The third step in the criminal justice system is making sure charges with legal merit can be tried and that convictions already obtained are upheld.  My office represents the State in felony appeals, whether the matter is a defendant’s appeal from a conviction or our affirmative request to review a circuit court’s dismissal of a charge or the suppression of key evidence.  Our role is not only to preserve convictions, but also to support appropriate law enforcement techniques when those techniques are the subject of a constitutional challenge.

Recently, the Wisconsin Supreme Court concluded its most recent term.  During the term, the Attorney General’s office achieved significant victories in cases that upheld convictions or enabled a criminal prosecution to move forward.  Some of these cases involved the conduct of law enforcement in connection with a criminal investigation.  Others involved a prosecutor’s discretion to charge certain crimes based on a defendant’s conduct.  I believe these decisions properly balanced individual rights with public safety – and the safety of responding officers. 

During this term, my office achieved a number of significant public safety victories.  The following are just some of those successes this Supreme Court term:

  • State v. Hambly:  Court rules confession of accused drug trafficker is admissible where defendant initially invoked right to counsel and then reinitiated contact with police. 
  • State v. Ronald Schaefer:  Court rejects arguments made by alleged child molester and rules that defendants are not entitled to copies of the police reports prior to a preliminary hearing. This decision should minimize premature discovery burdens on law enforcement agencies.
  • State v. Quintana:  Court agrees that striking a victim in the head is conduct covered by criminal mayhem statute and, in a victory for school safety, holds that the school penalty zone enhancer could be constitutionally charged.
  • State v. Duchow:  Court rules that audio tape of threatening statements made by a bus driver to a disabled minor passenger could be admitted at trial in case charging the defendant with physical abuse of a child.  The parents, suspecting the abuse, had placed the tape recorder in the child’s backpack.
  • State v. Keith Davis:   Court rules that statements made by accused child molester to police shortly after taking a lie detector test could be used at trial where the interrogation does not make reference to the lie detector test and occurs in a different room from where the test was conducted.
  • State v. Grunke:  Court rules that Wisconsin’s sexual assault statute, which by its terms applies whether a victim is dead or alive, criminalizes necrophilia.
  • State v. Ramon Lopez Arias:  Court rules that dog sniffs performed during a traffic stop are not “searches” within the meaning of the state and federal constitutions.  Drug sniffing dogs have been a tremendous asset in our fight against drug trafficking, and this decision affirms their appropriate use.
  • State v. Sumner:  Court rules that a fifteen minute delay between a traffic stop and a protective frisk – during which time the defendant’s behavior increasingly gave rise to a reasonable suspicion he was armed – does not automatically render a frisk invalid.  During the frisk, heroin fell to the ground.  The decision supports law enforcement taking reasonable steps to protect themselves. 

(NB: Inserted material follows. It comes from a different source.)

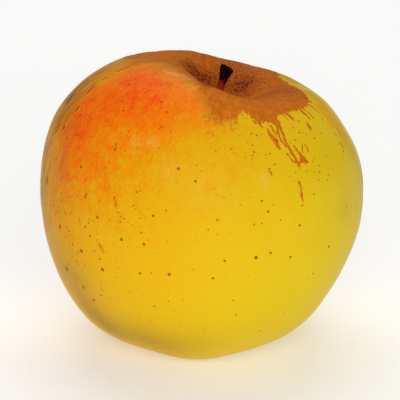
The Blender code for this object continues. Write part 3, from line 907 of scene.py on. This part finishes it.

Public safety is the top priority of state and local government.  At the Wisconsin Department of Justice (DOJ), we exist to assist law enforcement.  This assistance includes disciplines as diverse as investigators, laboratory scientists, and lawyers.  That’s how we fight crime and support public safety – by helping law enforcement and prosecutors. 

J.B. Van Hollen is Wisconsin’s Attorney General.  Some of the cases referenced in this article involve pretrial appeals where no trial has occurred.  An individual is presumed innocent until such time, if ever, that the government establishes guilt beyond a reasonable doubt.